- WRITTEN TASK
Give the material again in full, matching it exactly.

>> START DATASET SECTION

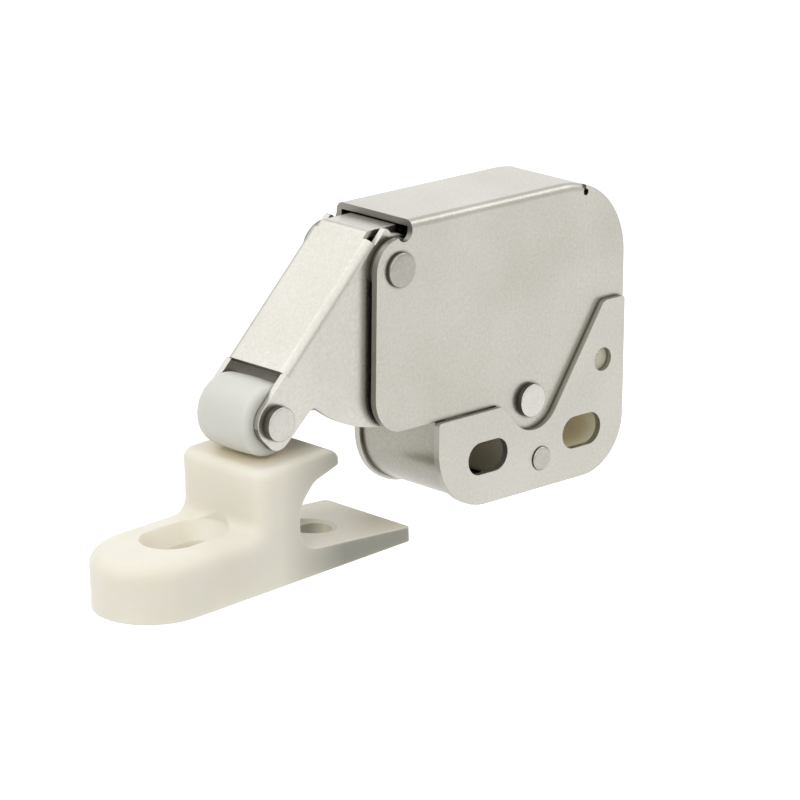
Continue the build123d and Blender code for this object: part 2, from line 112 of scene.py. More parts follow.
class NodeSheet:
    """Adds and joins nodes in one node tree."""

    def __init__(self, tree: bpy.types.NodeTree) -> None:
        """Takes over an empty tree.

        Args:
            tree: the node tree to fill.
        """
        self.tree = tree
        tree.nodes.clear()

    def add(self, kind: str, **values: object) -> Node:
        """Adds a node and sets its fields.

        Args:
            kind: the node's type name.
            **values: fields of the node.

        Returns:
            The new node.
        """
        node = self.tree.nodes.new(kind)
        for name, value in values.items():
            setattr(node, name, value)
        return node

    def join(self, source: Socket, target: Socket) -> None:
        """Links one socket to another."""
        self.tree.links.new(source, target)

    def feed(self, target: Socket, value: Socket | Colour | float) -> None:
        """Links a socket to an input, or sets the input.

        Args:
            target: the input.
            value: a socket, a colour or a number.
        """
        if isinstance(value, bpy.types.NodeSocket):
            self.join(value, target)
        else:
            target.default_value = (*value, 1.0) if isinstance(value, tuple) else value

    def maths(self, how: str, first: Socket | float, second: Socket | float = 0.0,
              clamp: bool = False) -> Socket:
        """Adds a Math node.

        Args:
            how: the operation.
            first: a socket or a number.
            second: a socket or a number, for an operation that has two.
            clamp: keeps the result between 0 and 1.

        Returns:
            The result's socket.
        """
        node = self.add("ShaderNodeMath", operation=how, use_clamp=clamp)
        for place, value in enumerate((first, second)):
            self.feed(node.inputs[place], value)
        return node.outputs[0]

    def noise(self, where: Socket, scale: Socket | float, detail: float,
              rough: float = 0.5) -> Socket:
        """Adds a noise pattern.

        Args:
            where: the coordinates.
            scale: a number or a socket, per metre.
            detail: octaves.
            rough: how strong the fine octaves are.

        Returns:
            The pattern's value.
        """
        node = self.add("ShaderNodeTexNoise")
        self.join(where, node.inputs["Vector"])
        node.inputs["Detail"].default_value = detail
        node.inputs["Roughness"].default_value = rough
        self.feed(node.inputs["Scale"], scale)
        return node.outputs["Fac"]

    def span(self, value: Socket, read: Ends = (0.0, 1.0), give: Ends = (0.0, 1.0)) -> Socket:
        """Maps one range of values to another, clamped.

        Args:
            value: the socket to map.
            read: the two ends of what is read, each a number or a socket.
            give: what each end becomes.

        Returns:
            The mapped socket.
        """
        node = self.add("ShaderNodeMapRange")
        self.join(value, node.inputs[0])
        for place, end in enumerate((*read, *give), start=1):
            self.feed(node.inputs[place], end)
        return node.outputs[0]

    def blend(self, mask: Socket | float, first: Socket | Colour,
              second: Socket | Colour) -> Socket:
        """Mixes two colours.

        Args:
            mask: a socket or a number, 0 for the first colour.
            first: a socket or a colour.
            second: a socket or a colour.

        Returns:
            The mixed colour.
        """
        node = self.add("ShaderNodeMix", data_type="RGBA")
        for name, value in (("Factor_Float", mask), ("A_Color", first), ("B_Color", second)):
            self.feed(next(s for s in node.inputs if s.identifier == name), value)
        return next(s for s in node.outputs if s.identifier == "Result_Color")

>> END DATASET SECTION

- TASK OUTPUT
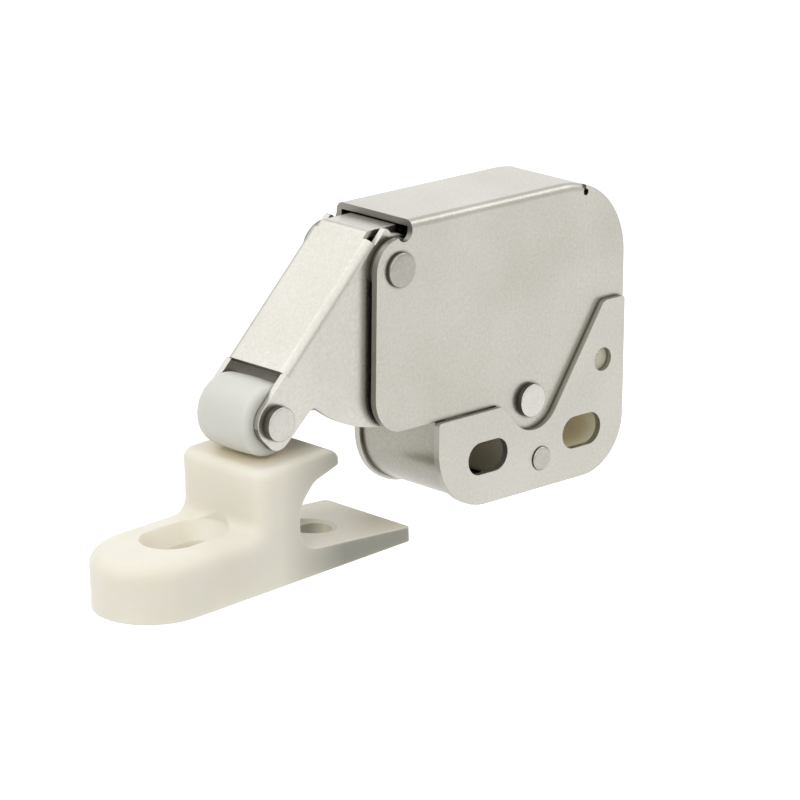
Continue the build123d and Blender code for this object: part 2, from line 112 of scene.py. More parts follow.
class NodeSheet:
    """Adds and joins nodes in one node tree."""

    def __init__(self, tree: bpy.types.NodeTree) -> None:
        """Takes over an empty tree.

        Args:
            tree: the node tree to fill.
        """
        self.tree = tree
        tree.nodes.clear()

    def add(self, kind: str, **values: object) -> Node:
        """Adds a node and sets its fields.

        Args:
            kind: the node's type name.
            **values: fields of the node.

        Returns:
            The new node.
        """
        node = self.tree.nodes.new(kind)
        for name, value in values.items():
            setattr(node, name, value)
        return node

    def join(self, source: Socket, target: Socket) -> None:
        """Links one socket to another."""
        self.tree.links.new(source, target)

    def feed(self, target: Socket, value: Socket | Colour | float) -> None:
        """Links a socket to an input, or sets the input.

        Args:
            target: the input.
            value: a socket, a colour or a number.
        """
        if isinstance(value, bpy.types.NodeSocket):
            self.join(value, target)
        else:
            target.default_value = (*value, 1.0) if isinstance(value, tuple) else value

    def maths(self, how: str, first: Socket | float, second: Socket | float = 0.0,
              clamp: bool = False) -> Socket:
        """Adds a Math node.

        Args:
            how: the operation.
            first: a socket or a number.
            second: a socket or a number, for an operation that has two.
            clamp: keeps the result between 0 and 1.

        Returns:
            The result's socket.
        """
        node = self.add("ShaderNodeMath", operation=how, use_clamp=clamp)
        for place, value in enumerate((first, second)):
            self.feed(node.inputs[place], value)
        return node.outputs[0]

    def noise(self, where: Socket, scale: Socket | float, detail: float,
              rough: float = 0.5) -> Socket:
        """Adds a noise pattern.

        Args:
            where: the coordinates.
            scale: a number or a socket, per metre.
            detail: octaves.
            rough: how strong the fine octaves are.

        Returns:
            The pattern's value.
        """
        node = self.add("ShaderNodeTexNoise")
        self.join(where, node.inputs["Vector"])
        node.inputs["Detail"].default_value = detail
        node.inputs["Roughness"].default_value = rough
        self.feed(node.inputs["Scale"], scale)
        return node.outputs["Fac"]

    def span(self, value: Socket, read: Ends = (0.0, 1.0), give: Ends = (0.0, 1.0)) -> Socket:
        """Maps one range of values to another, clamped.

        Args:
            value: the socket to map.
            read: the two ends of what is read, each a number or a socket.
            give: what each end becomes.

        Returns:
            The mapped socket.
        """
        node = self.add("ShaderNodeMapRange")
        self.join(value, node.inputs[0])
        for place, end in enumerate((*read, *give), start=1):
            self.feed(node.inputs[place], end)
        return node.outputs[0]

    def blend(self, mask: Socket | float, first: Socket | Colour,
              second: Socket | Colour) -> Socket:
        """Mixes two colours.

        Args:
            mask: a socket or a number, 0 for the first colour.
            first: a socket or a colour.
            second: a socket or a colour.

        Returns:
            The mixed colour.
        """
        node = self.add("ShaderNodeMix", data_type="RGBA")
        for name, value in (("Factor_Float", mask), ("A_Color", first), ("B_Color", second)):
            self.feed(next(s for s in node.inputs if s.identifier == name), value)
        return next(s for s in node.outputs if s.identifier == "Result_Color")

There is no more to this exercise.